- Exercise description -
From the data that follows, print exactly the lines starting at the one containing "The three.js and" and ending at the one containing "return (*[p /"; include both of them and nothing more.

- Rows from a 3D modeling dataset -
• • •
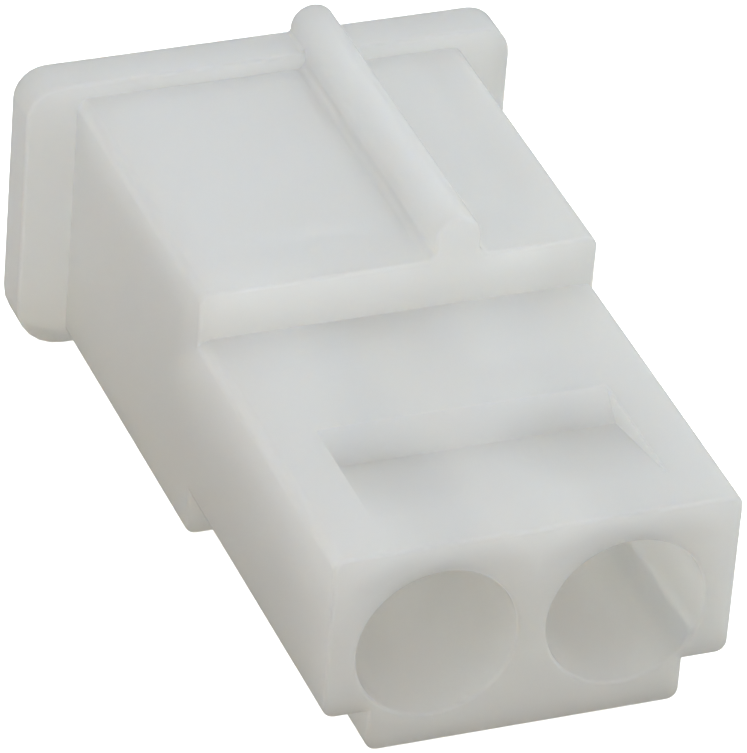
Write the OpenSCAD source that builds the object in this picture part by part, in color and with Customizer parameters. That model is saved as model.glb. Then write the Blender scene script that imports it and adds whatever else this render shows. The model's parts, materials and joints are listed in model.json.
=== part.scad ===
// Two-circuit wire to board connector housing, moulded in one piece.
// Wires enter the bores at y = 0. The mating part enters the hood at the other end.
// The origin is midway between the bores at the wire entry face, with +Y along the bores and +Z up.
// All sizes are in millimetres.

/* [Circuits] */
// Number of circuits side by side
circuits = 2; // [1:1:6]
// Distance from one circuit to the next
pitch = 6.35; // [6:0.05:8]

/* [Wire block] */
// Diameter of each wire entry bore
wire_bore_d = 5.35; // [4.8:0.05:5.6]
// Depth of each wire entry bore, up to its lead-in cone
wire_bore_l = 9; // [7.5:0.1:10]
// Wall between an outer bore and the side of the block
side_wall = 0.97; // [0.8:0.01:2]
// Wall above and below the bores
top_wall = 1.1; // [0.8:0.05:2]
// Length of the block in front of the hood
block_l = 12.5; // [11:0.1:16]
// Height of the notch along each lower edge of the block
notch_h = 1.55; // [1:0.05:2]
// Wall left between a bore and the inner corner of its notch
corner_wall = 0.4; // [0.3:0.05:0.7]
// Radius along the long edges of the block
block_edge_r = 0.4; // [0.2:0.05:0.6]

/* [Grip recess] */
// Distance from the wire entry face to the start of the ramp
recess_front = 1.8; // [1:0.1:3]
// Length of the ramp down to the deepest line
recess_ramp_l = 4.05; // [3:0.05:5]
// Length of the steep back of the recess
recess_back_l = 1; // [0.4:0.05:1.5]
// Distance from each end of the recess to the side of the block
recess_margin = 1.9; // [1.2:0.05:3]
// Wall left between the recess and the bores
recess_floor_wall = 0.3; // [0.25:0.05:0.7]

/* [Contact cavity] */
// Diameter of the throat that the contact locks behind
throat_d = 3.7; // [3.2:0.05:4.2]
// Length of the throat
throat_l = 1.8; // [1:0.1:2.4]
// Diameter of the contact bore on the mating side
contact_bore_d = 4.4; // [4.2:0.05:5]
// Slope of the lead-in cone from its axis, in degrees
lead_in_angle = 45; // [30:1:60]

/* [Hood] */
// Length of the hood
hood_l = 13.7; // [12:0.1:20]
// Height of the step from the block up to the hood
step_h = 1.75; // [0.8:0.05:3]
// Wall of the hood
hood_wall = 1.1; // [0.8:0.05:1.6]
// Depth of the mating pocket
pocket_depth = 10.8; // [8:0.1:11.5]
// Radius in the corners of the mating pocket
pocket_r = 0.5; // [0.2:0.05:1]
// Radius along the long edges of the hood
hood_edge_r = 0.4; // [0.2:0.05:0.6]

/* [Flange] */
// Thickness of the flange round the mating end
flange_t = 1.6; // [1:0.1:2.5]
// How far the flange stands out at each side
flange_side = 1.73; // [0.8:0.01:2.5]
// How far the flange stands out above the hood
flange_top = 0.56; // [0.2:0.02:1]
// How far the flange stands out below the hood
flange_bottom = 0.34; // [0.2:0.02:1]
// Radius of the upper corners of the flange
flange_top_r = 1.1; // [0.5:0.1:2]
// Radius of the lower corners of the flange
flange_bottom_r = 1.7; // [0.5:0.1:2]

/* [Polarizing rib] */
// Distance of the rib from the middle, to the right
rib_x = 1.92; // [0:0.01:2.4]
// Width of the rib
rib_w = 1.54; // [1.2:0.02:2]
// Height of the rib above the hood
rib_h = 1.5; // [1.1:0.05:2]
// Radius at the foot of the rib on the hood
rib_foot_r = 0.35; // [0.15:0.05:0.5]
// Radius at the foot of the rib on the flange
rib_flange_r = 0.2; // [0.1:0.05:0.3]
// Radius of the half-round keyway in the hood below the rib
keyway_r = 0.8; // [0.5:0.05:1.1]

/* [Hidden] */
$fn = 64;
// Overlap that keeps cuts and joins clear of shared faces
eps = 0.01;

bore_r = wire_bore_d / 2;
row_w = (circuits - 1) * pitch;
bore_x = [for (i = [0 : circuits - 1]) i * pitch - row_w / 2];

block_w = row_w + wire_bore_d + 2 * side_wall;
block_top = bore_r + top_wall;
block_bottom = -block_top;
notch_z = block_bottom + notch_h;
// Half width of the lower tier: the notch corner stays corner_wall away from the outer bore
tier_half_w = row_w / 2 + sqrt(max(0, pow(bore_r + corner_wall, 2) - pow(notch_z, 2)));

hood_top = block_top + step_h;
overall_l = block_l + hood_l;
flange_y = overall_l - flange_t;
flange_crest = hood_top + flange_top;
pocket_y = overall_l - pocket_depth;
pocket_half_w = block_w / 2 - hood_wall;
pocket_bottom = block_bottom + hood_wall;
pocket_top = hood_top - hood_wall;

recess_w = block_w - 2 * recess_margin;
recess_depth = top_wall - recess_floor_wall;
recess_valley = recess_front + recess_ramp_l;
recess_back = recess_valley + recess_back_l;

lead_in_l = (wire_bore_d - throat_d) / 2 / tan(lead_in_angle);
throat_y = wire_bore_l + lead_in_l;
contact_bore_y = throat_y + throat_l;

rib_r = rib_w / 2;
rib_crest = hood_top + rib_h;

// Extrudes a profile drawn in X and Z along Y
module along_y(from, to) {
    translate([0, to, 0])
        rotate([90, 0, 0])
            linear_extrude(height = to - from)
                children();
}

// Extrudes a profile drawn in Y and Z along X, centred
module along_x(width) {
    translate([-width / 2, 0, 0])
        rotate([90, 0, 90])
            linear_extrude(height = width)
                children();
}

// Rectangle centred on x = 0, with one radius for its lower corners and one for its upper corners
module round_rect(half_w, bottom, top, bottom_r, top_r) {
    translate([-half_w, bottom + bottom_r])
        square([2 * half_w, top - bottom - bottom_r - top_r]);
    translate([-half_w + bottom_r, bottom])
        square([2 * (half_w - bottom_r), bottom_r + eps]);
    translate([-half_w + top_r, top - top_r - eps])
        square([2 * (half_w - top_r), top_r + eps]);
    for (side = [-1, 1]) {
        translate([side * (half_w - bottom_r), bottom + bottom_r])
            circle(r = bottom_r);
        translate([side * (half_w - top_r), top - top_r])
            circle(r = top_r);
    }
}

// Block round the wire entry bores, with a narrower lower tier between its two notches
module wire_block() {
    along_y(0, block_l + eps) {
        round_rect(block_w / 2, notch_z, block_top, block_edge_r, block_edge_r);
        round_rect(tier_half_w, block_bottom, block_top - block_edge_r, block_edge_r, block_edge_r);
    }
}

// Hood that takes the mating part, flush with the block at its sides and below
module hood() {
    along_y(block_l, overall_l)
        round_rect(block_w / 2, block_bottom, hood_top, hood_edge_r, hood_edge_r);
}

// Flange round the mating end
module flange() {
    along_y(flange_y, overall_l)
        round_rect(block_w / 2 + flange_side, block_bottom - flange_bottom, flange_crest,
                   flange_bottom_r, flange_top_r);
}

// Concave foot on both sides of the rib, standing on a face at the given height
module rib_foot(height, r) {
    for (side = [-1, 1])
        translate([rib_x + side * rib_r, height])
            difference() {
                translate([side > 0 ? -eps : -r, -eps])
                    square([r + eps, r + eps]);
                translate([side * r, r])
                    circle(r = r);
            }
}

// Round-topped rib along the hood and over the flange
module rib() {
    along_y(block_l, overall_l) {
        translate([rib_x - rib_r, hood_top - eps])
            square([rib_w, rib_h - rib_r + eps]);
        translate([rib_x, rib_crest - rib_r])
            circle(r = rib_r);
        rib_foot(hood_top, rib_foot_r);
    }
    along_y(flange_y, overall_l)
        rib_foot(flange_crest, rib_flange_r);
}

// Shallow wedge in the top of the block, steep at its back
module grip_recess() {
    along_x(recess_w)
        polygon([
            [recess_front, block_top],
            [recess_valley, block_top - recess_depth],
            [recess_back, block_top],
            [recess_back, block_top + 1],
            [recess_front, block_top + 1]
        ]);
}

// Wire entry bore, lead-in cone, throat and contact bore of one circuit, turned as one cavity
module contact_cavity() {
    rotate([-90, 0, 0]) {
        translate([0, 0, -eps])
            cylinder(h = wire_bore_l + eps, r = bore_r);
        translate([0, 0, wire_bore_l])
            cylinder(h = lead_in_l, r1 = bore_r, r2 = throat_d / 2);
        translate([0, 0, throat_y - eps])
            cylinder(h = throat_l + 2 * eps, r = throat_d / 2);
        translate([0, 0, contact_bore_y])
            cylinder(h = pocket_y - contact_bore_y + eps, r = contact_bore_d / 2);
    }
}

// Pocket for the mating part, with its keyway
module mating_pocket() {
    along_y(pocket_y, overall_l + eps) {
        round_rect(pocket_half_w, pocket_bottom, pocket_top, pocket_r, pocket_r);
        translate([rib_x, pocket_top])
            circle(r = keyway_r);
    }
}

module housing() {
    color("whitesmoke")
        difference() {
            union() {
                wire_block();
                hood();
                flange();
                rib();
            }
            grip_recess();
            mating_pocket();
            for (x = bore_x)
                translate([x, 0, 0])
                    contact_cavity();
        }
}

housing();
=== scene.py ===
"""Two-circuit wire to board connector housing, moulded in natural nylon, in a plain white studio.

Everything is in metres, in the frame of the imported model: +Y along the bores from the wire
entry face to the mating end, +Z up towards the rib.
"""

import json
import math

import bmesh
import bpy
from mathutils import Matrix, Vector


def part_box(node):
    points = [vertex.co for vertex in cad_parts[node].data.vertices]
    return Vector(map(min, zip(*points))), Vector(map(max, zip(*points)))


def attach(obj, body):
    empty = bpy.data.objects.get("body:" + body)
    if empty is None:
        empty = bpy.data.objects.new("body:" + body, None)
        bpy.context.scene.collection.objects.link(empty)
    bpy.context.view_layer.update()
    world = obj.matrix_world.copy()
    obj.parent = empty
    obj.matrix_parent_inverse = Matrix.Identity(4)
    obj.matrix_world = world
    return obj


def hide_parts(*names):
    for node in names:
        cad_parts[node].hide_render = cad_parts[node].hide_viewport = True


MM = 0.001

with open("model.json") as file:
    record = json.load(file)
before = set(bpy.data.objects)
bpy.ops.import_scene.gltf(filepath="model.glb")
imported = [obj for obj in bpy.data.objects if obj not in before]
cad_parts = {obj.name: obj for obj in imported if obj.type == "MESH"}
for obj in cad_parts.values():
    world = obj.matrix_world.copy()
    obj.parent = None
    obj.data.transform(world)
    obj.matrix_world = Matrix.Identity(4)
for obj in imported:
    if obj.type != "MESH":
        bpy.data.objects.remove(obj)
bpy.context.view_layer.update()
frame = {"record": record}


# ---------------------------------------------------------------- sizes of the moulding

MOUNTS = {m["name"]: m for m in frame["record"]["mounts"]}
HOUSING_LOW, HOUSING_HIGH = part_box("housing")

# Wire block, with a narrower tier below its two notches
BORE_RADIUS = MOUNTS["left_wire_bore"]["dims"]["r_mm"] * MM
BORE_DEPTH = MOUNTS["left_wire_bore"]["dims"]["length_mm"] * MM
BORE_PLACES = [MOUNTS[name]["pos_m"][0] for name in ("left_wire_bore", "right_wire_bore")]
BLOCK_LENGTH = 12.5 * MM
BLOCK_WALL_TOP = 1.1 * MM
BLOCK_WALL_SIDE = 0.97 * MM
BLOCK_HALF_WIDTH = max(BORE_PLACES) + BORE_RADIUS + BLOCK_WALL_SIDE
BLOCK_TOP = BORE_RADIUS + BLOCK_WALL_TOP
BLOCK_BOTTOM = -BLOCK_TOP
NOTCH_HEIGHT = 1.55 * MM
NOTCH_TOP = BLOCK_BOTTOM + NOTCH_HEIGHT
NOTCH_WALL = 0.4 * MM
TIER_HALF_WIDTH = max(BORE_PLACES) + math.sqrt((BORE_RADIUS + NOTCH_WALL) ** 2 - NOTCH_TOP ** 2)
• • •
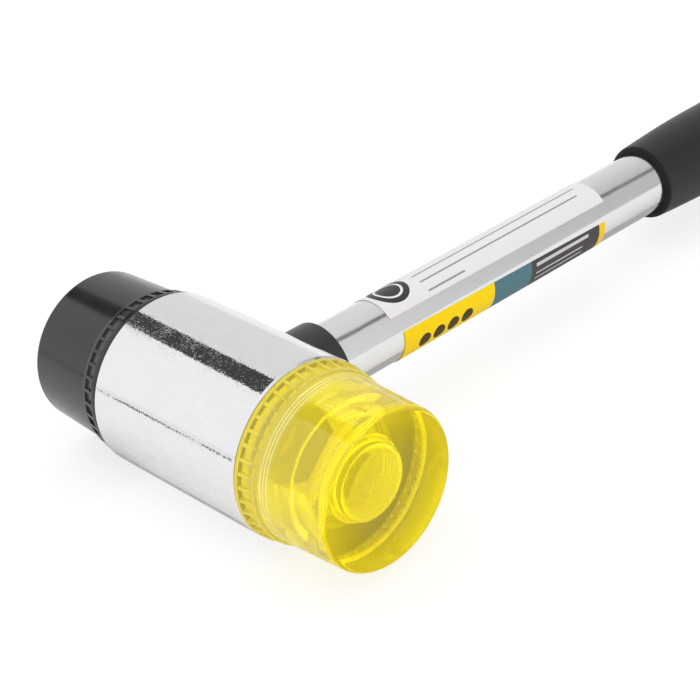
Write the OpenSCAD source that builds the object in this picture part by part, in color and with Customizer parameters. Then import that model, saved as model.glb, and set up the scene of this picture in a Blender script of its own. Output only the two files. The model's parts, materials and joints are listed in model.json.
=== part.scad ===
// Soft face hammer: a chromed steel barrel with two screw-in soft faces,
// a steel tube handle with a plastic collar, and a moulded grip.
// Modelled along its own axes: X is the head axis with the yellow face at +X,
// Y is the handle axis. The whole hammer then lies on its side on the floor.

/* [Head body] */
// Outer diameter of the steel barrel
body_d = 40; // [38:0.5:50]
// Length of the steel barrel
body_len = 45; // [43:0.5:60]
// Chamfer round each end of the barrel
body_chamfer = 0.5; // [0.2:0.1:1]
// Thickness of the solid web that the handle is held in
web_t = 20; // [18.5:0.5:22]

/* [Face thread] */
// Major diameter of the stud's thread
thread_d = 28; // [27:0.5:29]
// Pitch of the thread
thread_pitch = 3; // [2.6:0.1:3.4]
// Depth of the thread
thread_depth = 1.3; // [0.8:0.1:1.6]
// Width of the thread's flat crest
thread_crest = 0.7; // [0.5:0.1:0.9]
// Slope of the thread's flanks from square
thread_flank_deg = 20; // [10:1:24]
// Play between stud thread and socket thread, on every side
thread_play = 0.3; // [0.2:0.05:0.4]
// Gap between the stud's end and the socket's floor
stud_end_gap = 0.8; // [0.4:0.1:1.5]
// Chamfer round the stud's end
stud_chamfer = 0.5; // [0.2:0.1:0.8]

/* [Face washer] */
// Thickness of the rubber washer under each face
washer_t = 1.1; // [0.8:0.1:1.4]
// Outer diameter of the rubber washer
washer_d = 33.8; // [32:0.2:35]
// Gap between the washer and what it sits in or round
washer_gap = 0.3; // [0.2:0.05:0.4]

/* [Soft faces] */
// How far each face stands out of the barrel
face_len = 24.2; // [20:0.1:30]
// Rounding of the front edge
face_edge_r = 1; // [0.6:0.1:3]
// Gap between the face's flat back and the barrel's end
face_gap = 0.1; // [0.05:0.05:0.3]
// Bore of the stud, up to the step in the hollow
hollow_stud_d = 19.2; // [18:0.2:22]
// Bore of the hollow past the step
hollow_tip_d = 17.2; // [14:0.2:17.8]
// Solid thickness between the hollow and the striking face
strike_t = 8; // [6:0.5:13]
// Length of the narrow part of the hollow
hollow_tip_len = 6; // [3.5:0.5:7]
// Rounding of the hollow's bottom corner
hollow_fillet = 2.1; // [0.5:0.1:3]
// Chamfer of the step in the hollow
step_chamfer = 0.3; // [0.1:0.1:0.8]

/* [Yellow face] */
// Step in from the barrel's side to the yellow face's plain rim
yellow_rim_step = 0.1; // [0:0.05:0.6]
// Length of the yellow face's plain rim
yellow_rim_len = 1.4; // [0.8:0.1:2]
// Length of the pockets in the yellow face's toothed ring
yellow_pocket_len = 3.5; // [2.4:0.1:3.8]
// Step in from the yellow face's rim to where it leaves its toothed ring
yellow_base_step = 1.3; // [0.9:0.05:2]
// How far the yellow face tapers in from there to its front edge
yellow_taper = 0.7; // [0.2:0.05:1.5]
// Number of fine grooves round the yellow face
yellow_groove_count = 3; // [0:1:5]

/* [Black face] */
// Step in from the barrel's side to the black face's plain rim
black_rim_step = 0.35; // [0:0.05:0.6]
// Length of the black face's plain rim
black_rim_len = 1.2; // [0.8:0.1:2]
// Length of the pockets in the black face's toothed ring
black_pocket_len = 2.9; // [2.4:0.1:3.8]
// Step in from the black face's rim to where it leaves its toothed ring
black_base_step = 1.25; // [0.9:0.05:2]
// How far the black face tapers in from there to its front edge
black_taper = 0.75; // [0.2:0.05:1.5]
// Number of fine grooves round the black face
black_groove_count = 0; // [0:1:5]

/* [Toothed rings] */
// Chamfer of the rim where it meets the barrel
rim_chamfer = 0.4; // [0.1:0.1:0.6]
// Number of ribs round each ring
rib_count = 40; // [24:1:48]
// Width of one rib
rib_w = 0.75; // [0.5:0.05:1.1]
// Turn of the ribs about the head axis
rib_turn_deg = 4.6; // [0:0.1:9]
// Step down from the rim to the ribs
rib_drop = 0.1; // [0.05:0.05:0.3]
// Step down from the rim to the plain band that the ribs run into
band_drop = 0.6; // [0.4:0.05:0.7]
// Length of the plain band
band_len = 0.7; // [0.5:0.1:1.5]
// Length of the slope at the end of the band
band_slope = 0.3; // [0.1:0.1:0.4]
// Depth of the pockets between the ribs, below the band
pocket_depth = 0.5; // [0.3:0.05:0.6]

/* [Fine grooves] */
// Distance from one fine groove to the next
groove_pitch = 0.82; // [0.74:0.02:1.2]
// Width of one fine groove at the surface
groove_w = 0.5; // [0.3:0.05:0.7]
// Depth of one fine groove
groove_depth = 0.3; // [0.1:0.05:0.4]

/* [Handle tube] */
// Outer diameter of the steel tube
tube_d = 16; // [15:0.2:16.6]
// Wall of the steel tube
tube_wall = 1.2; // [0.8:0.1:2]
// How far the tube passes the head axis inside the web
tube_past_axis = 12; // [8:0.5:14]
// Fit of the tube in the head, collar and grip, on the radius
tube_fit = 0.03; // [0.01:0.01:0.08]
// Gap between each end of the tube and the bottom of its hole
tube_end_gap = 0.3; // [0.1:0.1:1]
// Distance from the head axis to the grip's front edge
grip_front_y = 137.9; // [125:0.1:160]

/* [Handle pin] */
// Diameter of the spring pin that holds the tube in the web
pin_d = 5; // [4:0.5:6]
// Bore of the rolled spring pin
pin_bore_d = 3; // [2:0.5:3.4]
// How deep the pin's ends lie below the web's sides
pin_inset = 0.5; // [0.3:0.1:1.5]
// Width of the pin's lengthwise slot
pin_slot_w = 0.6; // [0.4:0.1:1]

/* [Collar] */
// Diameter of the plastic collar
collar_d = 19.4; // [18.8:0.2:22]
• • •
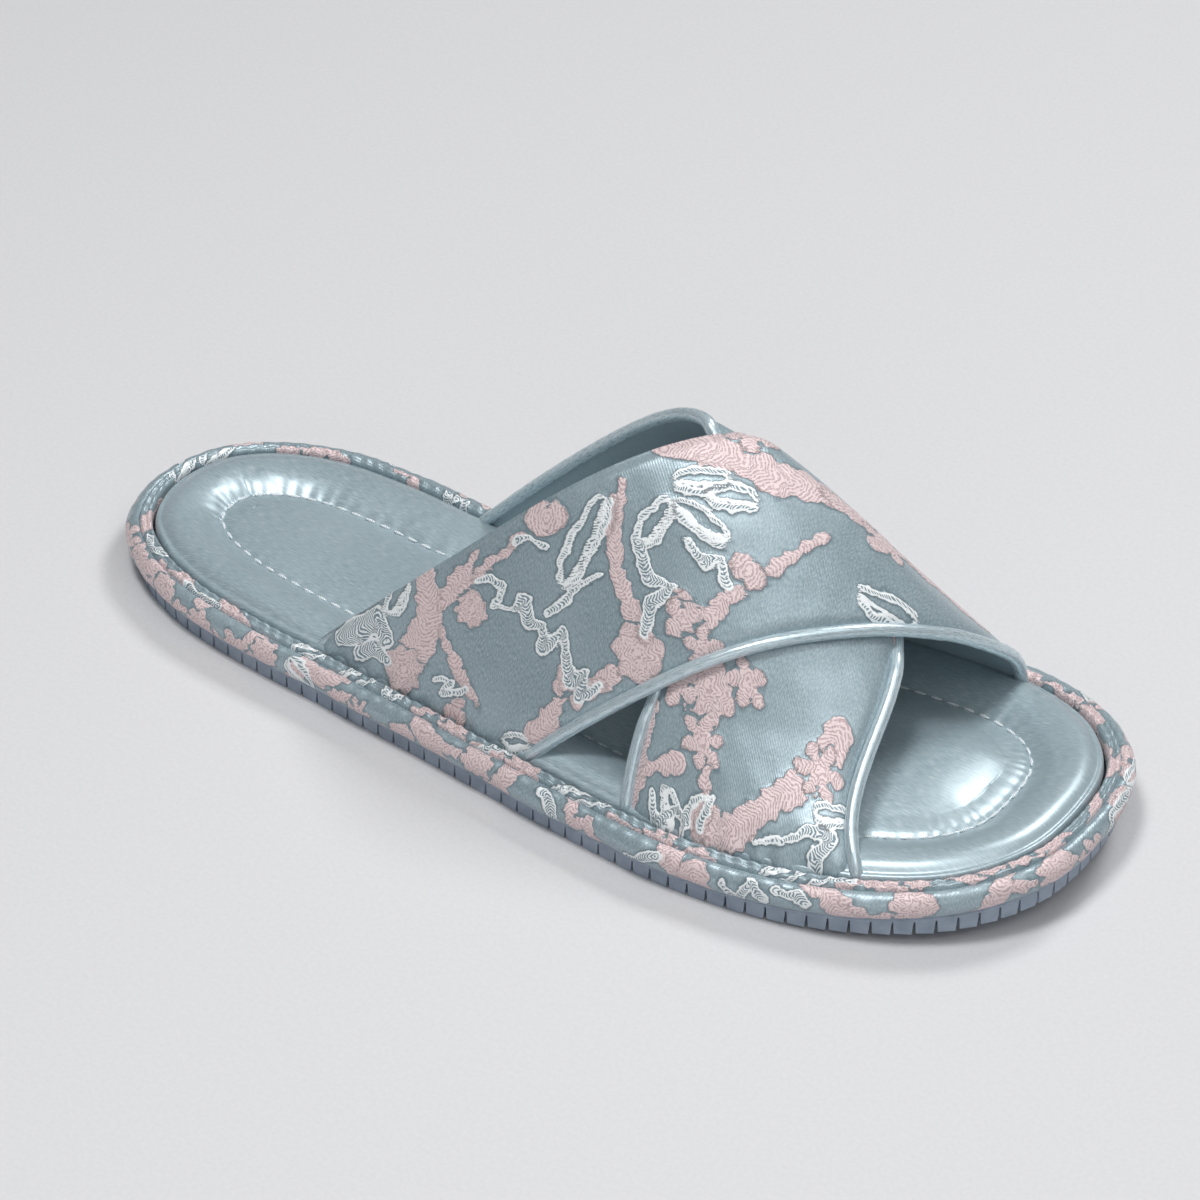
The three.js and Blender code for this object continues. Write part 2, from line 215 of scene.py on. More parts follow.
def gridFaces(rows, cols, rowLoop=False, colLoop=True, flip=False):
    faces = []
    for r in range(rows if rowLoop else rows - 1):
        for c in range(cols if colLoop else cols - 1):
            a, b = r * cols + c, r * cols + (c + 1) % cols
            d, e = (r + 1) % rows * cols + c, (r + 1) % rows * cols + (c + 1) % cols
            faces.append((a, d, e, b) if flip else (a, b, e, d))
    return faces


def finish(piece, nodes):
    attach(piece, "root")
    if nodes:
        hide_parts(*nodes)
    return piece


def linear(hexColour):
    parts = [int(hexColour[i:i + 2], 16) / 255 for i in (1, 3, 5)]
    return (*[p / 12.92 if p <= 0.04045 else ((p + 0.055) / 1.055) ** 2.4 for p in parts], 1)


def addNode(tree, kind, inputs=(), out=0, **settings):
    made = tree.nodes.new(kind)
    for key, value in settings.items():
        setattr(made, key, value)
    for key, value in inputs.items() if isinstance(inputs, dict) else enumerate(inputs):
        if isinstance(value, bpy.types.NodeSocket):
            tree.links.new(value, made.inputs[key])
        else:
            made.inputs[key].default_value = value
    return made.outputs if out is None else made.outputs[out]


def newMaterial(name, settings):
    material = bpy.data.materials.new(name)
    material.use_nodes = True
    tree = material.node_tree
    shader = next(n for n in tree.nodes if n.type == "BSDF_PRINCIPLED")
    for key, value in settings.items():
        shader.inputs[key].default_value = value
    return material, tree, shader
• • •
- Written solution -
The three.js and Blender code for this object continues. Write part 2, from line 215 of scene.py on. More parts follow.
def gridFaces(rows, cols, rowLoop=False, colLoop=True, flip=False):
    faces = []
    for r in range(rows if rowLoop else rows - 1):
        for c in range(cols if colLoop else cols - 1):
            a, b = r * cols + c, r * cols + (c + 1) % cols
            d, e = (r + 1) % rows * cols + c, (r + 1) % rows * cols + (c + 1) % cols
            faces.append((a, d, e, b) if flip else (a, b, e, d))
    return faces


def finish(piece, nodes):
    attach(piece, "root")
    if nodes:
        hide_parts(*nodes)
    return piece


def linear(hexColour):
    parts = [int(hexColour[i:i + 2], 16) / 255 for i in (1, 3, 5)]
    return (*[p / 12.92 if p <= 0.04045 else ((p + 0.055) / 1.055) ** 2.4 for p in parts], 1)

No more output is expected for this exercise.